_INFORMATION SUPPLIED_.
--------

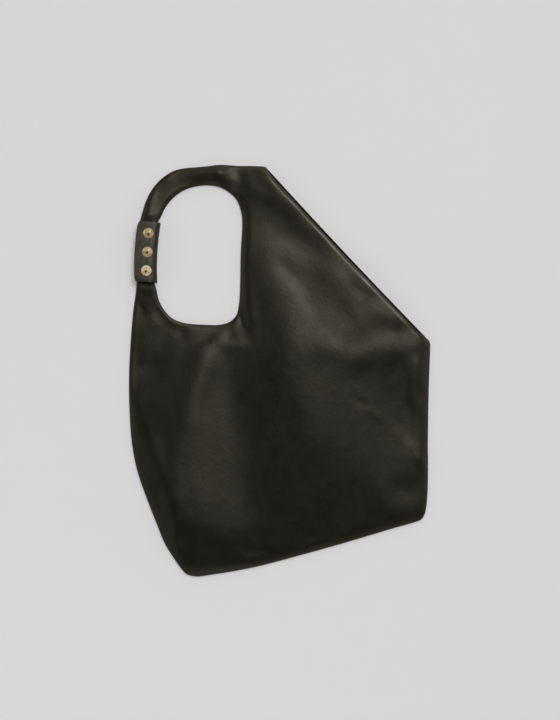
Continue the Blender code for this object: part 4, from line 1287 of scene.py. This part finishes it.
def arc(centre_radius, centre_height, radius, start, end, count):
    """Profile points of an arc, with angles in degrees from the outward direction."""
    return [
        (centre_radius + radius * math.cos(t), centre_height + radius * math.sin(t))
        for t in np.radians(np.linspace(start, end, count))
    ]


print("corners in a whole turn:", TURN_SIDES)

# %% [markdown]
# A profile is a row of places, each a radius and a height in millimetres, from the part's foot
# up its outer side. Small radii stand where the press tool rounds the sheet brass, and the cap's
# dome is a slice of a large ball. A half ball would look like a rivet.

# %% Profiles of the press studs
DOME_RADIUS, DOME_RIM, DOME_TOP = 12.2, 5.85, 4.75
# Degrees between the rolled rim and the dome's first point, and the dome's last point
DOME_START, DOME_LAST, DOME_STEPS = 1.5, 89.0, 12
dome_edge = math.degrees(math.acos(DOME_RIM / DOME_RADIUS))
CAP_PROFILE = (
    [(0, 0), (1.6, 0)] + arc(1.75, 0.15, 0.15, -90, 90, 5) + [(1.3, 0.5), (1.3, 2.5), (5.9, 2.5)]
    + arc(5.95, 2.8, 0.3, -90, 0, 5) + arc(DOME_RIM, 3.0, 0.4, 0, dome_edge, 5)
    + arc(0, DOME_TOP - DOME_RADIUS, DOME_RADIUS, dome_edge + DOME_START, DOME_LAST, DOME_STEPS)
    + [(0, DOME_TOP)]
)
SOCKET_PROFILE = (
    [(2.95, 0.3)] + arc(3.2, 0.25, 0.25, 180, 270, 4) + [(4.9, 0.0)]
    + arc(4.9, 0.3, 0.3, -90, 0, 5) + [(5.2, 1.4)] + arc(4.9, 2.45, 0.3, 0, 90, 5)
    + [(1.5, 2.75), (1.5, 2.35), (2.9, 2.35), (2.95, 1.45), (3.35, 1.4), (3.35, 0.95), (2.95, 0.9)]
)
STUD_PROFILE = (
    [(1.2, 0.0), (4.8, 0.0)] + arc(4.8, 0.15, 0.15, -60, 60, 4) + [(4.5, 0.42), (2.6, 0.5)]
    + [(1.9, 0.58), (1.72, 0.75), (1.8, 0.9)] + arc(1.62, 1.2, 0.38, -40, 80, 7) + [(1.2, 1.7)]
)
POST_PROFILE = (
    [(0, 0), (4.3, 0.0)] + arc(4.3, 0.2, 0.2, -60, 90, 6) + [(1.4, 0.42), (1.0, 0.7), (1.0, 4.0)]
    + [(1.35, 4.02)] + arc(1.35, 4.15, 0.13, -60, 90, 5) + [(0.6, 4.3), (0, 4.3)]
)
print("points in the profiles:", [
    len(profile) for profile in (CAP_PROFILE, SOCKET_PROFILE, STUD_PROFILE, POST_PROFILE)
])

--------

Copy the material above back out, exactly as written.

_THE RESULT_.
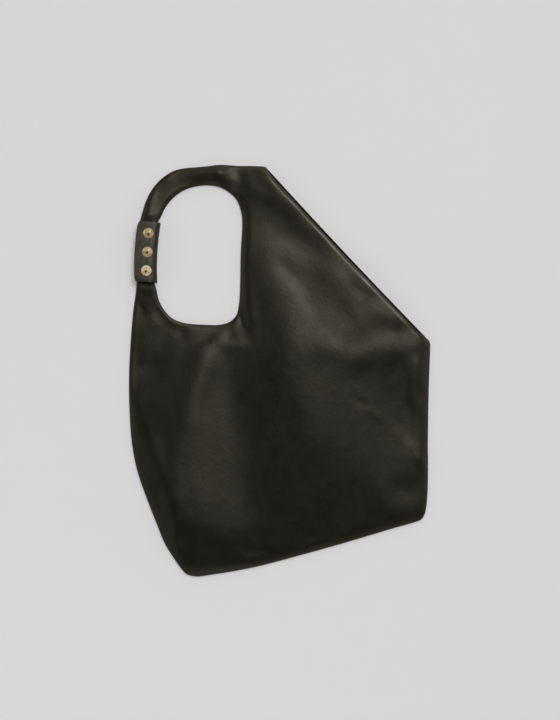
Continue the Blender code for this object: part 4, from line 1287 of scene.py. This part finishes it.
def arc(centre_radius, centre_height, radius, start, end, count):
    """Profile points of an arc, with angles in degrees from the outward direction."""
    return [
        (centre_radius + radius * math.cos(t), centre_height + radius * math.sin(t))
        for t in np.radians(np.linspace(start, end, count))
    ]


print("corners in a whole turn:", TURN_SIDES)

# %% [markdown]
# A profile is a row of places, each a radius and a height in millimetres, from the part's foot
# up its outer side. Small radii stand where the press tool rounds the sheet brass, and the cap's
# dome is a slice of a large ball. A half ball would look like a rivet.

# %% Profiles of the press studs
DOME_RADIUS, DOME_RIM, DOME_TOP = 12.2, 5.85, 4.75
# Degrees between the rolled rim and the dome's first point, and the dome's last point
DOME_START, DOME_LAST, DOME_STEPS = 1.5, 89.0, 12
dome_edge = math.degrees(math.acos(DOME_RIM / DOME_RADIUS))
CAP_PROFILE = (
    [(0, 0), (1.6, 0)] + arc(1.75, 0.15, 0.15, -90, 90, 5) + [(1.3, 0.5), (1.3, 2.5), (5.9, 2.5)]
    + arc(5.95, 2.8, 0.3, -90, 0, 5) + arc(DOME_RIM, 3.0, 0.4, 0, dome_edge, 5)
    + arc(0, DOME_TOP - DOME_RADIUS, DOME_RADIUS, dome_edge + DOME_START, DOME_LAST, DOME_STEPS)
    + [(0, DOME_TOP)]
)
SOCKET_PROFILE = (
    [(2.95, 0.3)] + arc(3.2, 0.25, 0.25, 180, 270, 4) + [(4.9, 0.0)]
    + arc(4.9, 0.3, 0.3, -90, 0, 5) + [(5.2, 1.4)] + arc(4.9, 2.45, 0.3, 0, 90, 5)
    + [(1.5, 2.75), (1.5, 2.35), (2.9, 2.35), (2.95, 1.45), (3.35, 1.4), (3.35, 0.95), (2.95, 0.9)]
)
STUD_PROFILE = (
    [(1.2, 0.0), (4.8, 0.0)] + arc(4.8, 0.15, 0.15, -60, 60, 4) + [(4.5, 0.42), (2.6, 0.5)]
    + [(1.9, 0.58), (1.72, 0.75), (1.8, 0.9)] + arc(1.62, 1.2, 0.38, -40, 80, 7) + [(1.2, 1.7)]
)
POST_PROFILE = (
    [(0, 0), (4.3, 0.0)] + arc(4.3, 0.2, 0.2, -60, 90, 6) + [(1.4, 0.42), (1.0, 0.7), (1.0, 4.0)]
    + [(1.35, 4.02)] + arc(1.35, 4.15, 0.13, -60, 90, 5) + [(0.6, 4.3), (0, 4.3)]
)
print("points in the profiles:", [
    len(profile) for profile in (CAP_PROFILE, SOCKET_PROFILE, STUD_PROFILE, POST_PROFILE)
])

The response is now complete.